Dr. Patel’s Thursday schedule sits at just 60%, and it doesn’t go unnoticed. The practice owner sees it in passing at first, then again the following week, and again when reviewing the month-end numbers.
The operations director looks at a different dashboard that shows one location running at near capacity, while another struggles to fill afternoons.
The marketing lead pulls campaign data and sees click-through rates climbing and overall traffic trending in the right direction. But the clicks don’t map cleanly to booked appointments and somehow, this strong-looking marketing performance is coexisting with underfilled schedules.
There’s no shortage of activity and reporting. But the marketing tools capture attention at the top, while the practice management system records outcomes at the bottom. The result is that no one seems to be looking at the same numbers, and the question everyone cares about (did marketing turn into real patient visits?) lives in the middle, where visibility breaks down.
66% of patients start their search with a search engine, and 65% use healthtech platforms. Patients are moving between these channels before they ever show up in your schedule. So how do you connect those dots in a way that actually reflects reality?
Three numbers that change the conversation
The good news is that you don’t need a whole new system. You just need three numbers that connect spend, schedules, and providers in a way everyone can align around.
1. Completed visits by provider (the practice owner’s number)
Start with what already matters most to the business: completed appointments. Count them by provider, and compare this period to the last.
For the practice owner, this number answers a direct question: Who is actually seeing patients?

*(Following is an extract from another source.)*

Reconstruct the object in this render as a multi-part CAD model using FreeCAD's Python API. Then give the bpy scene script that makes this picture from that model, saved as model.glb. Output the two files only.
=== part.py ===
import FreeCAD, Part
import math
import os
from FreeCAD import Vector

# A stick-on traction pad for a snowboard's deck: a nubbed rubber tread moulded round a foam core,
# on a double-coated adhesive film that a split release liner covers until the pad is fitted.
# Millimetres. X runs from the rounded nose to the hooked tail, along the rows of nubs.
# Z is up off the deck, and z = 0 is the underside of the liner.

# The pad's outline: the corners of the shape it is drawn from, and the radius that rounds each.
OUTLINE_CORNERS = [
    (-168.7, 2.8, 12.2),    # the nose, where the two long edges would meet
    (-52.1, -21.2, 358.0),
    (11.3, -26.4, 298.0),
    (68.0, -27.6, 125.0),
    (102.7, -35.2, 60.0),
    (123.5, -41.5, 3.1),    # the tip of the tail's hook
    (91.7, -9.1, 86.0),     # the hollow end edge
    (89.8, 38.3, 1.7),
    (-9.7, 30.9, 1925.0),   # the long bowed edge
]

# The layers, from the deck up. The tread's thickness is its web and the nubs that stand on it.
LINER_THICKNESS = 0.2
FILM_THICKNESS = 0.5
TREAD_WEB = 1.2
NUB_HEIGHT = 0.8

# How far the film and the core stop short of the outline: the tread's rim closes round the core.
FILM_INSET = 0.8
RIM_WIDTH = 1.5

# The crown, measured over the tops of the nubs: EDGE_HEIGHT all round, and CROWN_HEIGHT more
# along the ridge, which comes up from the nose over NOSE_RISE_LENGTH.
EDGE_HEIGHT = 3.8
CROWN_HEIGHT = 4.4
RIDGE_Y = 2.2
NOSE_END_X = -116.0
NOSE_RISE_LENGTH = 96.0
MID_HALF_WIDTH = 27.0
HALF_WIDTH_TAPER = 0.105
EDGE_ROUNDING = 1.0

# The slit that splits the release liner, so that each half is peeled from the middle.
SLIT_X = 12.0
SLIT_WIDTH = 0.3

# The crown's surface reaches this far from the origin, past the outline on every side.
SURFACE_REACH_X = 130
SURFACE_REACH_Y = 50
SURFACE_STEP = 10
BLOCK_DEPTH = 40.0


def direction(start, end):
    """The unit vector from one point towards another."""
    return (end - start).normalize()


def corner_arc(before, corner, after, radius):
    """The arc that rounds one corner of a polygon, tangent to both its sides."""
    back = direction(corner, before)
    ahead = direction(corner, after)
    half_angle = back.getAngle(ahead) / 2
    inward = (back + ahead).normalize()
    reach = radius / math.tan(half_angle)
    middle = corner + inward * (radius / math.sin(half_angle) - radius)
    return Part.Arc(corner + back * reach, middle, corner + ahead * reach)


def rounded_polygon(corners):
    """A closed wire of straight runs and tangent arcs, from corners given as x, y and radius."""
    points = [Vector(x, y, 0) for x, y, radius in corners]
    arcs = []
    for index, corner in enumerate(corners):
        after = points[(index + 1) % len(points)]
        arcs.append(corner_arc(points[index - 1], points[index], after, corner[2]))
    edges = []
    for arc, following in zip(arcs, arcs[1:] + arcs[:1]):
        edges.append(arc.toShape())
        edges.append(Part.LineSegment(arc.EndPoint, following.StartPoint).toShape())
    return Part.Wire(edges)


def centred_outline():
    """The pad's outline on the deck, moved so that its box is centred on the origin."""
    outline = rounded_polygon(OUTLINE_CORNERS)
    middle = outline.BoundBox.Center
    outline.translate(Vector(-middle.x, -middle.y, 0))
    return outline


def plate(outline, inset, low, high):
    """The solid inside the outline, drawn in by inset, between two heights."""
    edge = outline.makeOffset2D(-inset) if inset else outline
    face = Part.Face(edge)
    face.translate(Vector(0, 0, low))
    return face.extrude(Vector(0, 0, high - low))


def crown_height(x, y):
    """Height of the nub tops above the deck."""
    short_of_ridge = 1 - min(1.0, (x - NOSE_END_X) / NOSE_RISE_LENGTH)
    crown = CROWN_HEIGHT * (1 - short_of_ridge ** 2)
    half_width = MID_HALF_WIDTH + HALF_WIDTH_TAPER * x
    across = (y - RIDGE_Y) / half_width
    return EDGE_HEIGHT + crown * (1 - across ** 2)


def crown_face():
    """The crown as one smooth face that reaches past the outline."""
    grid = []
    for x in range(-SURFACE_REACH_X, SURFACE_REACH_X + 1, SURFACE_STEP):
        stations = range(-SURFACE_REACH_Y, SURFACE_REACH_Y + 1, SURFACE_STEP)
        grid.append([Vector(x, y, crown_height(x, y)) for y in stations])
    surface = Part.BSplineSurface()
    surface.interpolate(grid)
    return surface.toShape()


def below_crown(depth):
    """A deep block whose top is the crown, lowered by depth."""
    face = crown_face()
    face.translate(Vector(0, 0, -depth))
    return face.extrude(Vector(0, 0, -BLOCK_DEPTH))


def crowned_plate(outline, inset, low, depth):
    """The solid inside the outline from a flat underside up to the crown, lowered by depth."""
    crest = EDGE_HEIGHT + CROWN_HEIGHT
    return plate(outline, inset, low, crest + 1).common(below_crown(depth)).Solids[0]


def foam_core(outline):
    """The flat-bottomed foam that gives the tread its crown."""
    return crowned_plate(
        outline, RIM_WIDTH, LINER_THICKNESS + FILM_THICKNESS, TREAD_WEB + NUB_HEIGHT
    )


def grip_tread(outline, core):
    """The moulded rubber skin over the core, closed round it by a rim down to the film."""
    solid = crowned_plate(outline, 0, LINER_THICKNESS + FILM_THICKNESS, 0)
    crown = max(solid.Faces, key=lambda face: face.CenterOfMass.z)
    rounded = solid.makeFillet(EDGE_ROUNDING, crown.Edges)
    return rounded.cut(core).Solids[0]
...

For the ops director, it reveals patterns that hide in aggregate totals. One provider may run at full capacity while another sits half empty. In most cases, that gap doesn’t come from a lack of demand. It comes from uneven visibility, mismatched availability, or outdated profile information that prevents patients from booking in the first place.
This number grounds the conversation in reality because it replaces assumptions about demand with a clear picture of patient flow.
2. Cost per completed visit by channel (the marketing lead’s number)
Now connect marketing activity to real outcomes. Take what you spend on each channel and divide it by the number of completed visits that came from it.
This instantly reframes performance.
High traffic doesn’t always mean high value. A channel that drives clicks but doesn’t convert those clicks into booked (and completed) appointments carries a higher true cost than it appears on the surface. On the other hand, a channel with modest traffic but strong conversion into real visits may deliver far more value per dollar.
For the marketing lead, this number replaces click-based comparisons with patient-based ones.
For the practice owner, it answers what it actually costs to bring a patient through the door.
“The real opportunity is connecting the visibility you already have to actual booked visits. Impressions and clicks are a starting point, but the metric that moves the needle for practice revenue is how many of those turn into patients walking through the door.” — Zeit Cai, Zocdoc Analytics and Product leader
3. Fill rate by provider (the bridge number)
This metric is the bridge between marketing and operations.
Take each provider’s available appointment slots and calculate the percentage that get filled.
The practice owner already thinks in these terms when they’re reviewing schedules, and the ops director uses it to manage capacity. For marketing, this metric reveals whether demand is reaching the providers who need it most.
When Dr. Patel’s Thursday afternoons stay half empty, everyone could be looking in different directions for the same answer, from demand patterns to scheduling to campaign performance.
Fill rate brings everyone to the same place and aligns them around a shared outcome: getting the right patients onto the right schedules.
Lifetime patient value changes the math
About 84% of patients return to the same provider when searching in the same specialty. That means that thinking about acquisition as a one-time visit undervalues it because you’re only counting the first appointment and ignoring the follow-ups, annual visits, and ongoing care each patient is likely to generate.
More importantly, a channel that looks expensive on a single-visit basis might actually deliver strong returns when those patients come back again and again.
Instead, look at a few simple indicators that help shift your focus from short-term payoff to long-term growth, like:
- Retention rate by provider: This tells you which providers actually keep the patients they acquire.
- Average visits per active patient each year: This shows how often those patients come back for care.
- Revenue per patient over a 12-month period: This captures the total value each new patient generates over time.
These metrics show whether your new patients are turning into ongoing relationships, and whether your investment is compounding over time.
You don’t need a huge analytics team
Nor do you need a complex system to get visibility into whether your marketing is working.
As a start, ask new patients how they found you. Tie those channels to completed visits, and review the metrics above once a month.
That alone creates alignment most practices never reach.
“Stop optimizing for the top of the funnel and start measuring from the bottom.” — Zeit Cai, Zocdoc Analytics and Product leader
This helps the marketing lead stop relying on top-of-funnel signals like clicks and impressions and start seeing how those efforts actually show up in completed visits. The ops director gets a clearer view of how demand is flowing across providers instead of just how it looks in aggregate, while the owner finally gets an answer grounded in outcomes rather than channel activity.